Niall Clarke, an award-winning Trinity College computer science graduate, has been sentenced to almost 10 years in prison for a 2006 armed bank robbery in Maine but the judge has recommended that he serve part of his sentence in Ireland.
Clarke (27), from Kilrush, Co Clare, appeared calm as Judge John Woodcock passed sentence at the end of a four-hour hearing at Bangor's federal court. The sentence was the most lenient possible and included a statutory seven-year term for using a gun during a robbery.
The judge said he had taken into account evidence Clarke was suffering from paranoid schizophrenia and his mental illness had helped to transform him from a gifted student and budding entrepreneur into the author of "a particularly heinous crime".
Clarke's father, Michael, told the court he had sought unsuccessfully to have his son committed to a psychiatric hospital in Ireland after a serious psychotic episode in 2003. "I felt so let down that the Irish healthcare system let me down and more importantly, let my son down. We probably wouldn't be here today listening to the victims of Niall's crime if that problem had been addressed then," he said.
At Trinity, Clarke was one of the most gifted computer science students his lecturers had ever encountered and, when he graduated in 2002, he set up his own software company. During his final year at college, however, Clarke was showing signs of stress which his family initially put down to exam pressure.
Clarke abandoned his business plans and travelled to Thailand and India, calling home with angry diatribes against his father, with whom he had previously enjoyed a close relationship.
When he returned to Co Clare, he was "skeletal", weighing only 40kg (90lbs) although he is 1.9m (6ft 3in). Mr Clarke snr told the court in Bangor that, as he watched his son become more withdrawn and his bouts of anger more regular, he recognised the mental pattern unfolding.
"My mother was a paranoid schizophrenic," Mr Clarke snr told the court. "I remember watching a police car coming to take her to hospital . . . The hardest thing in my life was to sign a committal form to send Niall to hospital."
After Irish health authorities refused to commit Clarke, he left for South America and the US, losing contact with his family until after his arrest in October 2006. Working at odd jobs, Clarke was drinking heavily - up to 18 pints of Guinness a day, according to a psychiatrist's report.

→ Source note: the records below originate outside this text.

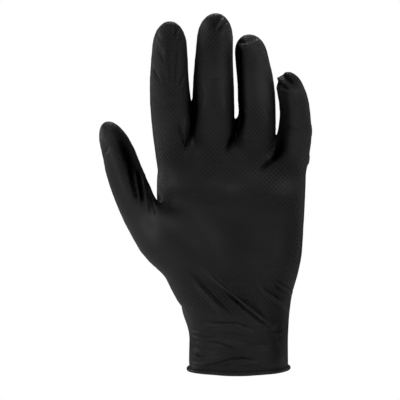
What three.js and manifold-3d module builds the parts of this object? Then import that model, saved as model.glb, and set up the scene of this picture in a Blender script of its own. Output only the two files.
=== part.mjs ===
// A disposable nitrile exam glove in the form that it has when worn. It is one dip-moulded
// film, closed at five fingertips and open at the cuff, whose edge is rolled into a bead.
// The palm side faces -Y, the fingers point up along +Z, and the thumb is on the -X side.
// The origin is the middle of the cuff's mouth, level with the bead's lowest point.
// Lengths are in millimetres.

import * as THREE from 'three';
import { mergeVertices } from 'three/addons/utils/BufferGeometryUtils.js';
import Module from 'manifold-3d';

// Driving dimensions. The film is drawn thicker than a real one, so that it is a solid wall.

const WALL = 1.2;
const BEAD_DIAMETER = 3.2;
const RIM_RISE = 1.5; // how much higher the rim lies at its sides than at its front

const CUFF_WIDTH = 62.4;
const CUFF_DEPTH = 46;
const CUFF_LENGTH = 25.4; // rim to wrist

const PALM_WIDTH = 93.4;
const PALM_DEPTH = 32;
const PALM_LENGTH = 121.3; // wrist to the webs between the fingers

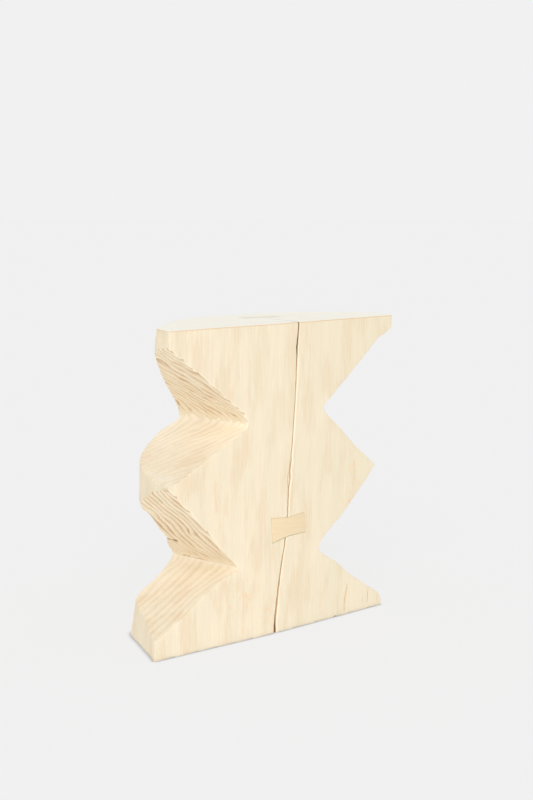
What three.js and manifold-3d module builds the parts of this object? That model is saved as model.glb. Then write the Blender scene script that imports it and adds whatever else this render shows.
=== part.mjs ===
// A carved half-log block: a flat-fronted, round-backed piece of pale wood with two V-notches cut
// through each side, and two bow-tie keys let in across its drying check.
// Millimetres, +Z up, +X along the front, the front facing -Y, the origin under the middle of the block.
import * as THREE from "three";
import { mergeVertices } from "three/addons/utils/BufferGeometryUtils.js";
import Module from "manifold-3d";

const wasm = await Module();
wasm.setup();

// Driving dimensions
const height = 450;
const depth = 182; // from the sawn front's ends to the deepest point of the round back
const frontCrown = 8; // the front stands this far proud along the check, as a dried half log does
const gap = 0.3; // clearance round and behind each key
const past = 20; // how far a cutter reaches past the wood

// The block is drawn from its upper front left corner, then moved over the origin.
const leftmost = -31;
const rightmost = 481;

// The log's round surface seen from above, [x, y] from the front left corner to the front right one.
// The left flank changes from level to level, and the rest of the round runs straight up.
const leftFlank = [
  { z: 0, points: [[leftmost, 0], [16, 87], [50, 143], [94, 157], [138, 164]] },
  { z: 58, points: [[leftmost, 0], [8, 58], [42, 121], [84, 132], [130, 143]] },
  { z: 112, points: [[-18, 0], [10, 57], [50, 100], [88, 118], [127, 136]] },
  { z: 142, points: [[-8, 0], [10, 51], [44, 80], [89, 108], [124, 138]] },
  { z: 182, points: [[-4, 0], [8, 49], [30, 84], [58, 103], [118, 142]] },
  { z: 198, points: [[-3, 0], [14, 66], [38, 110], [64, 130], [118, 156]] },
  { z: 250, points: [[-3, 0], [18, 68], [50, 122], [84, 145], [136, 161]] },
  { z: 293, points: [[-3, 0], [14, 60], [50, 115], [88, 147], [138, 161]] },
  { z: 304, points: [[0, 0], [12, 42], [46, 71], [92, 107], [146, 142]] },
  { z: 428, points: [[0, 0], [6, 37], [44, 70], [92, 107], [140, 142]] },
  { z: height, points: [[0, 0], [17, 45], [50, 75], [92, 111], [138, 142]] },
];
const roundBack = [
  [184, 164], [235, 179], [284, depth], [340, 173], [378, 163], [413, 148],
  [446, 125], [471, 91], [rightmost, 48], [474, 14], [459, 0],
];
const backSteps = 56;

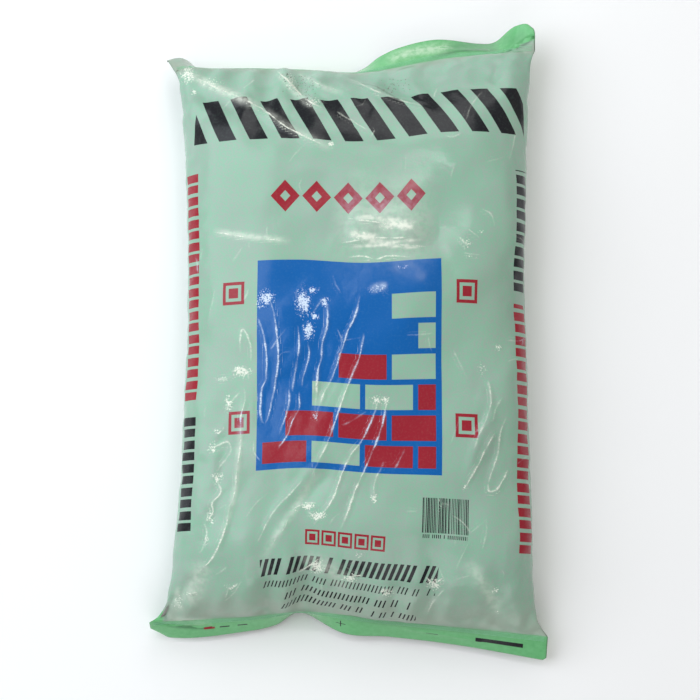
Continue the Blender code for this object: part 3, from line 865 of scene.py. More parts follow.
print("making the skirts")
outerSteps = film["skirt"] * np.arange(1, grid["skirtRows"] + 1) / grid["skirtRows"]
innerSteps = film["skirt"] * np.arange(grid["innerRows"], 0, -1) / grid["innerRows"]
bottomOuter, bottomInner, topOuter, topInner = (
    skirtRows(end, weldRing, steps, face)
    for end, weldRing in ((bottomEnd, rings[0]), (topEnd, rings[-1]))
    for face, steps in (("outer", outerSteps), ("inner", innerSteps))
)
outer = np.concatenate([bottomOuter, rings, topOuter])

print("creasing the film")
creaseAside, creaseWhite = creaseFilm(outer)
outer[..., 2] = np.maximum(outer[..., 2], 0)
shift = Vector((0, bag["towardsBottom"], 0))


# A smooth closed piece from rings of points, moved with the bag to the middle of its footprint
def smoothPiece(name, points, front):
    obj = meshObject(name, points, tubeFaces(len(points), front, grid["back"]))
    obj.data.transform(Matrix.Translation(shift))
    obj.data.shade_smooth()
    return obj


sack = smoothPiece("filmSack", np.concatenate([bottomInner, outer, topInner]), grid["front"])

tubeLength = weldToWeld + 2 * film["skirt"]
topWeldHeight = tubeLength - film["skirt"]
bodyHeights = film["skirt"] + np.linspace(0, weldToWeld, len(rings))
outerHeights = np.concatenate([film["skirt"] - outerSteps[::-1], bodyHeights, topWeldHeight + outerSteps])
rowHeights = np.concatenate([film["skirt"] - innerSteps[::-1], outerHeights, topWeldHeight + innerSteps])
# The share of the baked map at each end for a skirt's inner faces, and how much of it they fill
edge, filled = 0.03, 0.9
bakeHeights = np.concatenate([
    edge * np.linspace(0, filled, grid["innerRows"]),
    edge + (1 - 2 * edge) * outerHeights / tubeLength,
    1 - edge * np.linspace(filled, 0, grid["innerRows"]),
])
addMaps(sack.data, rowHeights, bakeHeights)

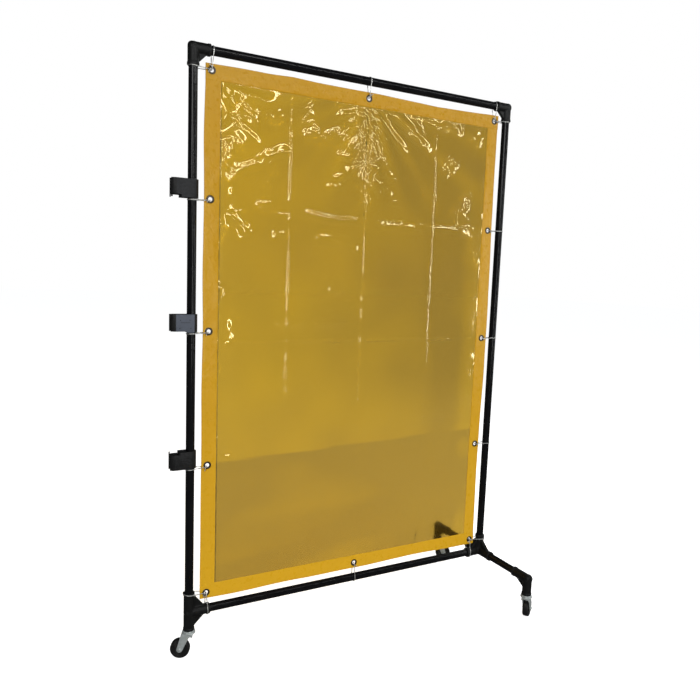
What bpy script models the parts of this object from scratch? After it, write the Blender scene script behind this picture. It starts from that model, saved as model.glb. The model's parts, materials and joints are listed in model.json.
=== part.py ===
"""Welding curtain screen: a pipe frame on three swivel castors with a laced-in film curtain.

The frame stands in the XZ plane, with its two feet reaching out along Y at the right-hand post.
The origin is on the floor, under the middle of the whole object. Units are metres, +Z is up.
"""

import math

import bmesh
import bpy
from mathutils import Matrix, Vector

# Clearance kept between neighbouring pieces.
GAP = 0.0003

# Pipe frame.
POST_SPACING = 1.230
RAIL_SPACING = 1.800
BOTTOM_RAIL_HEIGHT = 0.160
LEG_REACH = 0.290
PIPE_RADIUS = 0.014
PIPE_WALL = 0.0015
PIPE_SIDES = 16

# Moulded joints that the pipes plug into.
SLEEVE_RADIUS = 0.0174
COLLAR_RADIUS = 0.0186
COLLAR_LENGTH = 0.008
SLEEVE_BACK = 0.0160
SLEEVE_SIDES = 16
PIPE_SEAT = 0.020
WEB_THICKNESS = 0.012
CORNER_SLEEVE = 0.0520
FOOT_SLEEVE = 0.0680
LEG_SLEEVE = 0.0740
STEM_SLEEVE = 0.0620

# Castors.
WHEEL_RADIUS = 0.0325
WHEEL_HALF_WIDTH = 0.0110
TREAD_HALF_WIDTH = 0.0065
WHEEL_SIDES = 24
STEM_SIDES = 12
HUB_HALF_WIDTH = 0.0118
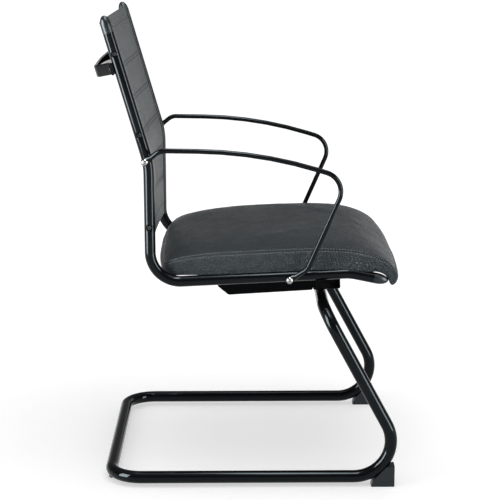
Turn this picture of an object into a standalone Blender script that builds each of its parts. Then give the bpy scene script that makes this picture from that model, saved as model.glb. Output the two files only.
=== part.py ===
"""Guest chair on a bent sled base, with rod arms, a slung leather back and an upholstered seat.

Metres, +Z up. The chair faces +X, the floor is Z = 0, and the XZ plane is its plane of symmetry.
"""
import math

import bmesh
import bpy
from mathutils import Matrix, Vector

# Side frame: one bent tube on each side, post and seat rail in one
SIDE_SPACING = 0.470
TUBE_DIAMETER = 0.022
TUBE_WALL = 0.0018
POST_X = -0.192
KINK_HEIGHT = 0.659
POST_LEAN = math.radians(16.04)
POST_TUBE_TOP = 0.915
RAIL_HEIGHT = 0.4272
SEAT_TILT = math.radians(2.69)
RAIL_NOSE_X = 0.208
RAIL_NOSE_DROP = math.radians(11.7)
RAIL_END_X = 0.255
KINK_RADIUS = 0.160
POST_BEND_RADIUS = 0.060
NOSE_RADIUS = 0.090

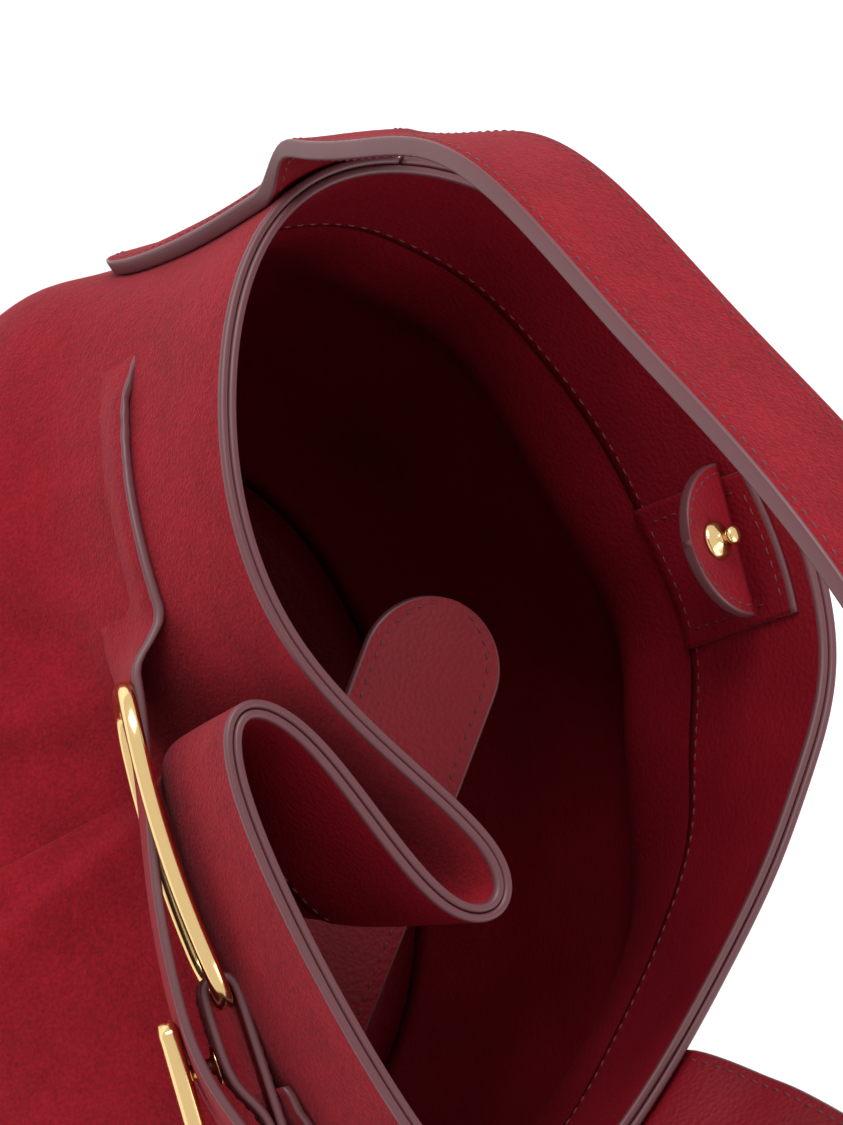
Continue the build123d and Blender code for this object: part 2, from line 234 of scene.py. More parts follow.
def stitch_row(path, normals, pitch=3.2, length=2.3, radius=0.3, kind=3):
    """A row of thread stitches lying along a path on a surface."""
    path, normals = np.asarray(path, float), np.asarray(normals, float)
    steps = np.linalg.norm(np.diff(path, axis=0), axis=1)
    reach = np.concatenate([[0], np.cumsum(steps)])
    parts = []
    for middle in np.arange(pitch / 2, reach[-1] - pitch / 2, pitch):
        ends = [middle - length / 2, middle + length / 2]
        a, b, n = (
            np.array([np.interp(at, reach, line[:, k]) for k in range(3)])
            for at, line in ((ends[0], path), (ends[1], path), (middle, normals))
        )
        n /= np.linalg.norm(n)
        ahead = (b - a) / max(np.linalg.norm(b - a), 1e-6)
        side = np.cross(n, ahead)
        rings = []
        for t, grow, lift in STITCH_RINGS:
            middle_point = a + (b - a) * t + n * lift
            rings.append(np.array([
                middle_point + (side * math.cos(q) + n * math.sin(q) * 0.8) * radius * grow
                for q in np.arange(6) * math.pi / 3
            ]))
        parts.append(loft(rings, [kind] * 6))
        parts[-1][2][-2:] = [kind, kind]
    return join(*parts)


# ---------------------------------------------------------------- the bag's wall
# Corners of the wall's middle line at each height. Corners 4 and 5 are the pleat's inner
# fold, 6 and 7 its outer fold.
LEVELS = (
    (0, [(-104, -34), (-72, -62), (-26, -71), (0, -72), (12, -72), (18, -72), (30, -72),
         (78, -58), (102, -20), (84, 44), (20, 70), (-60, 62), (-102, 30)]),
    (36, [(-124, -42), (-89, -82), (-32, -96), (2, -96), (18, -95), (16, -97), (32, -98),
          (96, -72), (124, -24), (99, 55), (20, 93), (-72, 82), (-124, 39)]),
    (82, [(-130, -44), (-93, -90), (-28, -104), (4, -94), (24, -92), (14, -97), (32, -107),
          (101, -78), (131, -24), (103, 58), (20, 100), (-75, 88), (-130, 40)]),
    (134, [(-124, -32), (-82, -68), (-12, -62), (28, -34), (38, -42), (-2, -50), (2, -57),
           (92, -43), (122, -16), (76, 51), (4, 76), (-62, 64), (-120, 24)]),
    (166, [(-122, -28), (-80, -58), (-12, -62), (34, -8), (51, -30), (-5, -52), (-4, -70),
           (95, -45), (124, -15), (68, 47), (4, 82), (-62, 69), (-119, 26)]),
    (200, [(-121, -26), (-80, -52), (-12, -56), (39, 5), (57, -22), (-6, -46), (-6, -74),
           (96, -40), (122, -15), (66, 42), (4, 94), (-62, 76), (-118, 26)]),
)
PER_CORNER = 48
STATIONS = PER_CORNER * len(LEVELS[0][1])
HEIGHTS = np.array([height for height, _ in LEVELS], float)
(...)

He was $30,000 (€20,500) in debt and behind on his rent when he bought a gun and ammunition and a day later, donned a ski mask, camouflage trousers and a black sweater and walked into the Bangor Bank of America.
Pointing the gun at a bank teller, he handed her a bag and ordered her to fill it with cash.Clarke left the bank with $11,125 but a bank worker noted his car licence plate and he was arrested.
The judge recommended that Clarke serve his sentence at a prison that would give him access to psychiatric treatment and he urged Clarke to accept it.
Speaking on behalf of the Clarke family, solicitor Eugene O'Kelly said that they were relieved at the relative leniency of the sentence and expressed the hope Clarke could be returned to Ireland "within a year or two" to serve out his sentence.
"What makes this case particularly sad is the fact that it could have been prevented. Michael took the hardest decision of his life when he signed the committal papers to have his son transferred in Ireland to a mental institution," said Mr O'Kelly.
"Unfortunately, the services let him down and Niall was free to go without any medical intervention. That led eventually to a bank in Bangor and Niall's transformation from genius to jail was complete."